● **The problem**
Every line below that holds the string "scene" should be copied out.

● **Data block**
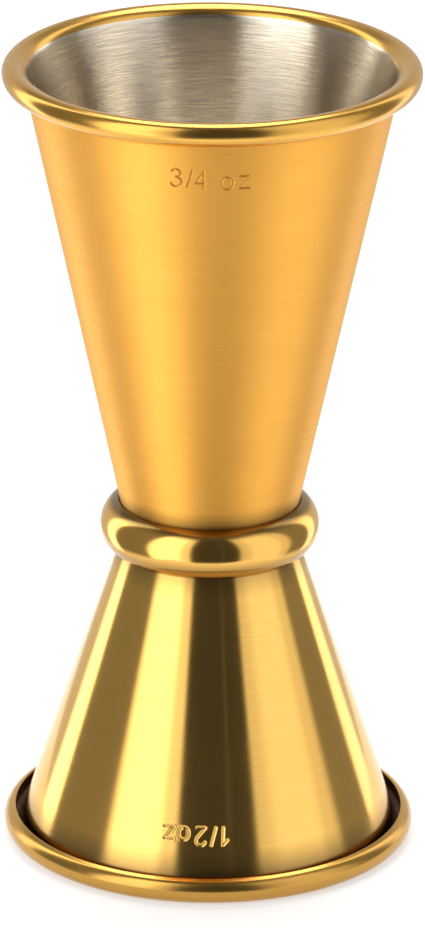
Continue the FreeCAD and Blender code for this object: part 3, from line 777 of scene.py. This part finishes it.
def make_world():
    """The studio's reflections, in front of a plain white background."""
    world = bpy.data.worlds.new("studio")
    bpy.context.scene.world = world
    tree = Tree(world)
    x, y, z = tree.axes("Generated")

    def rise(elevations):
        """0 below the first elevation and 1 above the second."""
        start, end = (math.sin(math.radians(elevation)) for elevation in elevations)
        return tree.remap(z, start, end, 0.0, 1.0)

    azimuth = tree.math("ARCTAN2", x, tree.math("MULTIPLY", y, -1.0))
    share = tree.math("ADD", tree.math("DIVIDE", azimuth, 2 * math.pi), 0.5)
    wall = tree.mix(rise(UPPER), sector_ramp(tree, share, 1), sector_ramp(tree, share, 2))
    wall = tree.mix(rise(TABLE_EDGE), TABLE, wall)
    wall = tree.mix(rise(CEILING_EDGE), wall, CEILING)
    lean = math.radians(LAMP_LEAN)
    to_lamp = tree.math("ADD", tree.math("MULTIPLY", y, math.sin(lean)),
                        tree.math("MULTIPLY", z, math.cos(lean)))
    edge, full = (math.cos(math.radians(radius)) for radius in LAMP_RADIUS)
    light = tree.mix(1.0, wall, tree.remap(to_lamp, edge, full, 0.0, LAMP), "ADD")
    studio = tree.add("ShaderNodeBackground", {"Color": light})
    plain = tree.add("ShaderNodeBackground", {"Color": rgba(1.0)})
    to_camera = tree.add("ShaderNodeLightPath", {}).outputs["Is Camera Ray"]
    tree.surface("ShaderNodeOutputWorld", tree.add(
        "ShaderNodeMixShader", {0: to_camera, 1: studio.outputs[0], 2: plain.outputs[0]}))


def make_camera():
    elevation = math.radians(CAMERA_ELEVATION)
    data = bpy.data.cameras.new("camera")
    data.lens = LENS
    data.sensor_width = SENSOR
    camera = bpy.data.objects.new("camera", data)
    back = Vector((0, -math.cos(elevation), math.sin(elevation)))
    place = CAMERA_PIVOT + CAMERA_DISTANCE * back
    look = (CAMERA_AIM - place).to_track_quat("-Z", "Y").to_matrix().to_4x4()
    roll = Matrix.Rotation(math.radians(CAMERA_ROLL), 4, "Z")
    camera.matrix_world = Matrix.Translation(place) @ look @ roll
    bpy.context.scene.collection.objects.link(camera)
    bpy.context.scene.camera = camera
    bpy.context.scene.view_settings.view_transform = "Standard"


make_large_cup()
make_small_cup()
make_ring()
finish_weld()
make_floor()
make_world()
make_camera()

● **Response to this exercise**
Continue the FreeCAD and Blender code for this object: part 3, from line 777 of scene.py. This part finishes it.
    bpy.context.scene.world = world
    bpy.context.scene.collection.objects.link(camera)
    bpy.context.scene.camera = camera
    bpy.context.scene.view_settings.view_transform = "Standard"